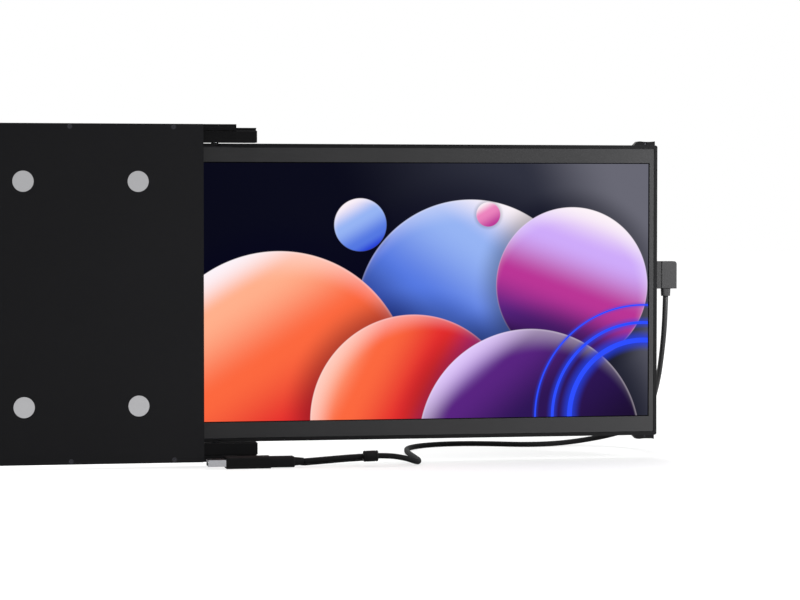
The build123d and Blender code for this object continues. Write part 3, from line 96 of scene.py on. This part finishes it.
# ---- cord: x from the pivot, y, and height above the desk. The points follow the tube in the part's source. Some are
# moved by a few millimetres towards the photo, and those under the frame lie flatter, to clear it when it slides in.
CABLE_DIAMETER = 3.8
DESK_BELOW_FRAME = 3.8
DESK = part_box("bottom_rail")[0].z / MM - DESK_BELOW_FRAME
SUNK_IN_DESK = 0.05
ON_DESK = CABLE_DIAMETER / 2 - SUNK_IN_DESK
CABLE_ROUTE = [
    (316.0, 13.8, 113.25),
    (315.6, 13.8, 95.3),
    (315.0, 18.5, 73.3),
    (315.6, 31.0, 51.3),
    (316.5, 54.0, 30.8),
    (314.0, 82.0, 15.8),
    (302.0, 103.0, 8.5),
    (283.0, 113.0, 3.9),
    (262.0, 112.0, ON_DESK),
    (238.0, 108.0, ON_DESK),
    (214.0, 121.0, ON_DESK),
    (190.0, 126.0, ON_DESK),
    (166.0, 119.0, ON_DESK),
    (148.5, 99.0, ON_DESK),
    (142.8, 72.0, ON_DESK),
    (141.2, 46.0, ON_DESK),
    (140.2, 24.0, ON_DESK),
    (139.4, 8.0, ON_DESK),
    (136.0, -6.5, ON_DESK),
    (127.0, -12.8, 5.4),
    (114.0, -12.4, 7.6),
    (91.0, -10.8, 6.8),
    (73.0, -9.2, 5.4),
    (57.0, -9.0, 4.3),
]
ROUTE_STEPS = 24
CORD_SIDES = 20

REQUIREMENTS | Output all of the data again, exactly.

ANSWER FOR THIS EXERCISE |
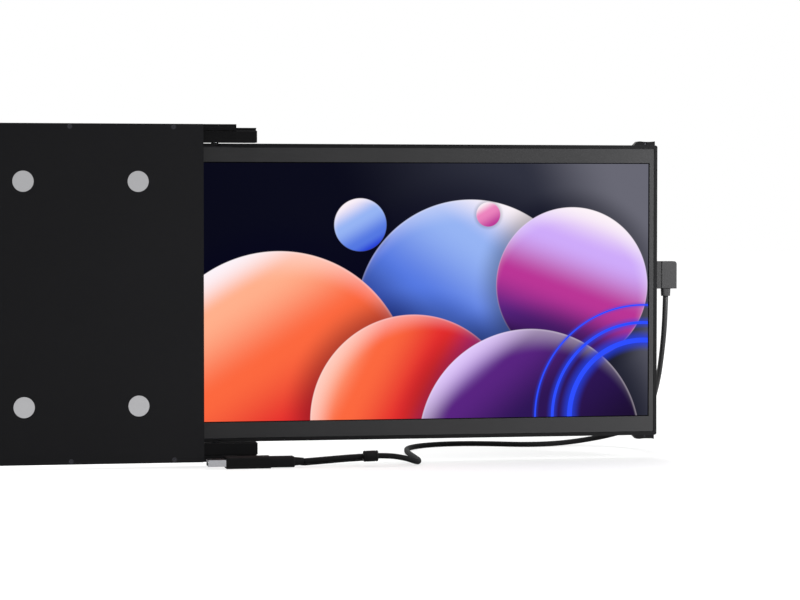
The build123d and Blender code for this object continues. Write part 3, from line 96 of scene.py on. This part finishes it.
# ---- cord: x from the pivot, y, and height above the desk. The points follow the tube in the part's source. Some are
# moved by a few millimetres towards the photo, and those under the frame lie flatter, to clear it when it slides in.
CABLE_DIAMETER = 3.8
DESK_BELOW_FRAME = 3.8
DESK = part_box("bottom_rail")[0].z / MM - DESK_BELOW_FRAME
SUNK_IN_DESK = 0.05
ON_DESK = CABLE_DIAMETER / 2 - SUNK_IN_DESK
CABLE_ROUTE = [
    (316.0, 13.8, 113.25),
    (315.6, 13.8, 95.3),
    (315.0, 18.5, 73.3),
    (315.6, 31.0, 51.3),
    (316.5, 54.0, 30.8),
    (314.0, 82.0, 15.8),
    (302.0, 103.0, 8.5),
    (283.0, 113.0, 3.9),
    (262.0, 112.0, ON_DESK),
    (238.0, 108.0, ON_DESK),
    (214.0, 121.0, ON_DESK),
    (190.0, 126.0, ON_DESK),
    (166.0, 119.0, ON_DESK),
    (148.5, 99.0, ON_DESK),
    (142.8, 72.0, ON_DESK),
    (141.2, 46.0, ON_DESK),
    (140.2, 24.0, ON_DESK),
    (139.4, 8.0, ON_DESK),
    (136.0, -6.5, ON_DESK),
    (127.0, -12.8, 5.4),
    (114.0, -12.4, 7.6),
    (91.0, -10.8, 6.8),
    (73.0, -9.2, 5.4),
    (57.0, -9.0, 4.3),
]
ROUTE_STEPS = 24
CORD_SIDES = 20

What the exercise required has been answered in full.